Novel genomic approaches might potentially improve crop production and help bridge the food gap. For this, the first and the most basic thing to do is to sequence the wheat genome in order to identify the genes associated with favorable traits. As per him, the wheat genome sequence will be available by early 2017.

Dr. Tiwari and his team worked on RH mapping in wheat, which can fix a major problem associated with genetic mapping and map based cloning studies in low recombination regions in wheat. Radiation hybrid (RH) mapping, a physical mapping approach, is based on radiation-induced chromosome breakage and a reconstruction of marker order based on their co-retention patterns. Recently he and his team developed a whole genome RH mapping (WGRH) resource and used high density marker genotyping arrays, to show the potential of RH mapping in genome mapping and analysis using a small mapping population. He said, “RH can improve gene mapping and map-based cloning in wheat as it relies on radiation-induced breaks to order markers and RH resource we developed will be an incredible resource for wheat genetics and genomics community”. His team also developed high-resolution physical maps of D-genome chromosomes in wheat. The RH mapping resource has been used by his team to validate reference assembly of wheat chromosome 3B (Tiwari et al., 2016).

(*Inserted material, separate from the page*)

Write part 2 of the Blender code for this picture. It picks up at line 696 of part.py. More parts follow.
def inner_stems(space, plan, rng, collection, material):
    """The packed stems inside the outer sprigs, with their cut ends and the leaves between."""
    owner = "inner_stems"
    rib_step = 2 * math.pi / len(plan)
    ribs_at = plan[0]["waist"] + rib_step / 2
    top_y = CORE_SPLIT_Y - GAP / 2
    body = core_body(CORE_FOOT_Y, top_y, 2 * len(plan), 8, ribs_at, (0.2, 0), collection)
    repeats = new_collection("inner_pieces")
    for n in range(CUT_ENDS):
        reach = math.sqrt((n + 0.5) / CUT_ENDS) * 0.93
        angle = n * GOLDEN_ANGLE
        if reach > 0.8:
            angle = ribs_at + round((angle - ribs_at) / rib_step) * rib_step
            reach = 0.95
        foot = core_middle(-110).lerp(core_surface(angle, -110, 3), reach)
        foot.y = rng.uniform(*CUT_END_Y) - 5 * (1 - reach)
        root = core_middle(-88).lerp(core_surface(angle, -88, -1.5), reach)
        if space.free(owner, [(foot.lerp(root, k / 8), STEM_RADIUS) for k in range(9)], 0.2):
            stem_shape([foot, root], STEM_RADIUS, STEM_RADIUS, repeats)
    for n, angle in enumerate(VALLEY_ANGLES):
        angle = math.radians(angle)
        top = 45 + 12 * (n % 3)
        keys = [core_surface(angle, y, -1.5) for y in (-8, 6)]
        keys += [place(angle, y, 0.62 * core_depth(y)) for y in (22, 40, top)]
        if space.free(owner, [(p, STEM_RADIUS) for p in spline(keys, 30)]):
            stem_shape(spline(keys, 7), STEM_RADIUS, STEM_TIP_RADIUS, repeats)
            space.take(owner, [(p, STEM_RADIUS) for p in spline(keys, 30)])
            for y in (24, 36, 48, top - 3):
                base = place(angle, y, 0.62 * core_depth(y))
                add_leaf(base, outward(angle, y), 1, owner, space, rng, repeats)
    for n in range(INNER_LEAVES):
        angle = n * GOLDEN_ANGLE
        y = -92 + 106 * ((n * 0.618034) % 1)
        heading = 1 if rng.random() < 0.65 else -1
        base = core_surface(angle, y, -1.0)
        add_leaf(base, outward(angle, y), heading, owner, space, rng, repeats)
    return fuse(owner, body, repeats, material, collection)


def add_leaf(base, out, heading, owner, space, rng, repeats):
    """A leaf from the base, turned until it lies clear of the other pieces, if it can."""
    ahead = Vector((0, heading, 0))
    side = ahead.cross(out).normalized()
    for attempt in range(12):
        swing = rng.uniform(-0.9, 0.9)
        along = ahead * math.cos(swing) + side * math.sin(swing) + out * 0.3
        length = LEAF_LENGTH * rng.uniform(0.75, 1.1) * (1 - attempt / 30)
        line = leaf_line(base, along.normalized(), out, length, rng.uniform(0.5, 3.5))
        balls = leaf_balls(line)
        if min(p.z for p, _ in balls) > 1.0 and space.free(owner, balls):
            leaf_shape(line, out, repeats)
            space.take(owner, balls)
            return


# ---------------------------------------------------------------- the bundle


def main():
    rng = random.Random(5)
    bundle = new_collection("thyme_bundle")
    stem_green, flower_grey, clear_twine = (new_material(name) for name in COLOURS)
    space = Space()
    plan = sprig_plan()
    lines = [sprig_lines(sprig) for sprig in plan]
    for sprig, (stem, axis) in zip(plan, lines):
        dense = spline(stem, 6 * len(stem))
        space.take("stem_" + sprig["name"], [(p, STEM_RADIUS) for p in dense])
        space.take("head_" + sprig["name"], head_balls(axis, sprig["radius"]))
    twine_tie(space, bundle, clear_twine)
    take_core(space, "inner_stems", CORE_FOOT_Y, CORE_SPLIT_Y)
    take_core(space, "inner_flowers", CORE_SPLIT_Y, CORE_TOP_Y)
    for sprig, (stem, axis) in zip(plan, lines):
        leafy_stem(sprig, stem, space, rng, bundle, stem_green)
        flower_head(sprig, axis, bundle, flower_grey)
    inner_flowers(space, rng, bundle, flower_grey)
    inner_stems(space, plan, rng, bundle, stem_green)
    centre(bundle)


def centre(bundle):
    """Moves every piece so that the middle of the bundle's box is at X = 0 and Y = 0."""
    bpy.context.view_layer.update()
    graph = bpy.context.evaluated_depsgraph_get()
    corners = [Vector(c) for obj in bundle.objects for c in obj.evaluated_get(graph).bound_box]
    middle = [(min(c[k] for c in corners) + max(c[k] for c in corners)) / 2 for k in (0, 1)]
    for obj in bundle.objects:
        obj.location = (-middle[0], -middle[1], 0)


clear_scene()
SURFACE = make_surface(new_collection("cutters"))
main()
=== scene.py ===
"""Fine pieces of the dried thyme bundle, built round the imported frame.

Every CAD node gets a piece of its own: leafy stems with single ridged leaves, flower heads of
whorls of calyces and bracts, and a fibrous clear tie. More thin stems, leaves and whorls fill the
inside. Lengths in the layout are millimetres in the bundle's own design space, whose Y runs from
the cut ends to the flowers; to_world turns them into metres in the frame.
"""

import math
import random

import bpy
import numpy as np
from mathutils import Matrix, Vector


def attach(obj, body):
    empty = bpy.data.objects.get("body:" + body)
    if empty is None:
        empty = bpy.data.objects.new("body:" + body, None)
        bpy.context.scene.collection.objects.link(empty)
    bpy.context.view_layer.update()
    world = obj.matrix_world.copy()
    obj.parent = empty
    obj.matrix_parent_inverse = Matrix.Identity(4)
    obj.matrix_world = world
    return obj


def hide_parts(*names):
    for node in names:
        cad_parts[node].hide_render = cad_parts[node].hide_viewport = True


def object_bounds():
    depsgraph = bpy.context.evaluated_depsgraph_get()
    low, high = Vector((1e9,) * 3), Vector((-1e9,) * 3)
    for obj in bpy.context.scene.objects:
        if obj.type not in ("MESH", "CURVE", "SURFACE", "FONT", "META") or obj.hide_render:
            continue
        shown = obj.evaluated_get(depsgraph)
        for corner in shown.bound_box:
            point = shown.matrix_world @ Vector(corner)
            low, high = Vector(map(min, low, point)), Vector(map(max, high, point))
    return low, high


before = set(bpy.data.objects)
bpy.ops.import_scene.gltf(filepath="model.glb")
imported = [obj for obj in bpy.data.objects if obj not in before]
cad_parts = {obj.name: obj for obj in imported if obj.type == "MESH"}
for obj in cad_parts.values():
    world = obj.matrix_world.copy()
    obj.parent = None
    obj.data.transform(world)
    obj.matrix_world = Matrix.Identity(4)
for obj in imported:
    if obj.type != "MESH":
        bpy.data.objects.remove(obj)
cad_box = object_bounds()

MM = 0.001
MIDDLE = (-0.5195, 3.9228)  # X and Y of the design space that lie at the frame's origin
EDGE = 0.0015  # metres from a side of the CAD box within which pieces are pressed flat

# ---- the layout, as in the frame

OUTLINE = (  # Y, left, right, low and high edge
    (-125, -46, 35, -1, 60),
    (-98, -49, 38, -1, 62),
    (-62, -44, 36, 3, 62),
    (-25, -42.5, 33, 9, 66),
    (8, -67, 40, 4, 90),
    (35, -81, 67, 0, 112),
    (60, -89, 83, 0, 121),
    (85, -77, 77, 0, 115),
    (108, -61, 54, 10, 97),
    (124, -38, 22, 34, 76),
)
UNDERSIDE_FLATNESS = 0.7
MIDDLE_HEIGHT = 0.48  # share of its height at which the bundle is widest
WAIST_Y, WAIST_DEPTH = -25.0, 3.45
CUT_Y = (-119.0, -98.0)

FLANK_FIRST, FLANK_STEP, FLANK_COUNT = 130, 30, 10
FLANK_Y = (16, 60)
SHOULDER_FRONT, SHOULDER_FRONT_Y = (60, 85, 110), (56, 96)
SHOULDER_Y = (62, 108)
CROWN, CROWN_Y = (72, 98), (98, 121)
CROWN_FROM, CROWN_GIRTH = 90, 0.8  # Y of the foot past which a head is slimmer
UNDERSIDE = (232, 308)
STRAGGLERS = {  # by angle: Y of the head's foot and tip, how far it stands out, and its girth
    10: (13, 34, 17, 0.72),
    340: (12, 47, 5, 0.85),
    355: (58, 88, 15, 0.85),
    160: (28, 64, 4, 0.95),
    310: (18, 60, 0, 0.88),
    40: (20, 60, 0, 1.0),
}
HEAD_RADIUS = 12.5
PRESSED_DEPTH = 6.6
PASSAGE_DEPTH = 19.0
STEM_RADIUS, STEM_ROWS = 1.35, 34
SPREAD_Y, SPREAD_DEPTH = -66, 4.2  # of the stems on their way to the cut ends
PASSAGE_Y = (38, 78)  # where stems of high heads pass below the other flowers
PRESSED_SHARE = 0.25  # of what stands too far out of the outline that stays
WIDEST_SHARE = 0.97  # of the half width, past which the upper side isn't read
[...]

Dr. Tiwari suggested that genomics approaches can be used to develop improved crops. He mentioned that distant gene pool of wheat is an excellent source for genes and alleles to overcome challenges posed by biotic and abiotic stresses for sustainable increase in wheat production. However, the transfer of genes among crop species is affected by suppressed recombination, limited marker availability, and lack of genomic resources. Availability of high density molecular markers can help to identify small to large useful translocations from distant wild wheat species (Tiwari et al, 2015) and his recent work on chromosome 5M of Aegilops geniculata clearly supported it. Genomic resources will immensely help breeders and crop scientists to transfer important genes and alleles from wild and related gene pool of crop plants with very reduced linkage drag.   

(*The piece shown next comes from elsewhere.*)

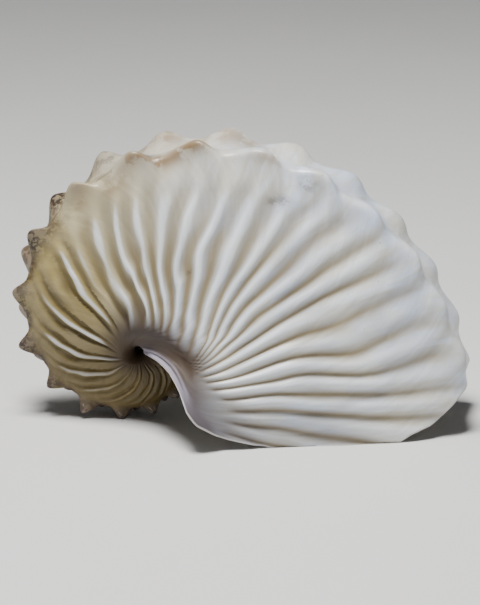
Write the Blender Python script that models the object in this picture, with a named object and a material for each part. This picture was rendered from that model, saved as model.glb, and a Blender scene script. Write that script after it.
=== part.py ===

Wheat is a major food crop that supplies bulk of the human food calories. Therefore, improving wheat production will play a key role in our efforts towards attaining global food security. I believe researches undertaken by Dr. Tiwari and his team at KSU will definitely have a significant effect in global wheat production.

Tiwari VK, Heesacker A, et al., 2016. A whole-genome, radiation hybrid mapping resource of hexaploid wheat. Plant Journal, 2:195-207.

Tiwari, V K, Wang, S, et al., 2015. Exploring the tertiary gene pool of bread wheat: sequence assembly and analysis of chromosome 5Mg of Aegilops geniculata. Plant J, 84: 733–746.

By Xingchen Liu

Edited by Resham Thapa, Katherine Tully

Figure 2. Presentation of RH mapping using marker-based dissection of wheat chromosomes 5D.  The dissection of chromosome 5D is based on the pattern of marker retention or loss in a panel. Solid blue squares indicate that a marker is present in a given RH panel member. Solid yellow squares indicate that a marker was absent in a given RH panel member. Missing data is presented by empty white squares. The order of the DNA markers is based on genetic consensus maps (left of each figure) reported by Somers et al. [2004]. Interrelationship between linkage maps and RH data is shown by connecting lines. The deletion bin maps (right of each figure) are based on Sourdille et al. [2004]. The correspondence between DGRH data and the deletion bin maps is shown by connecting lines.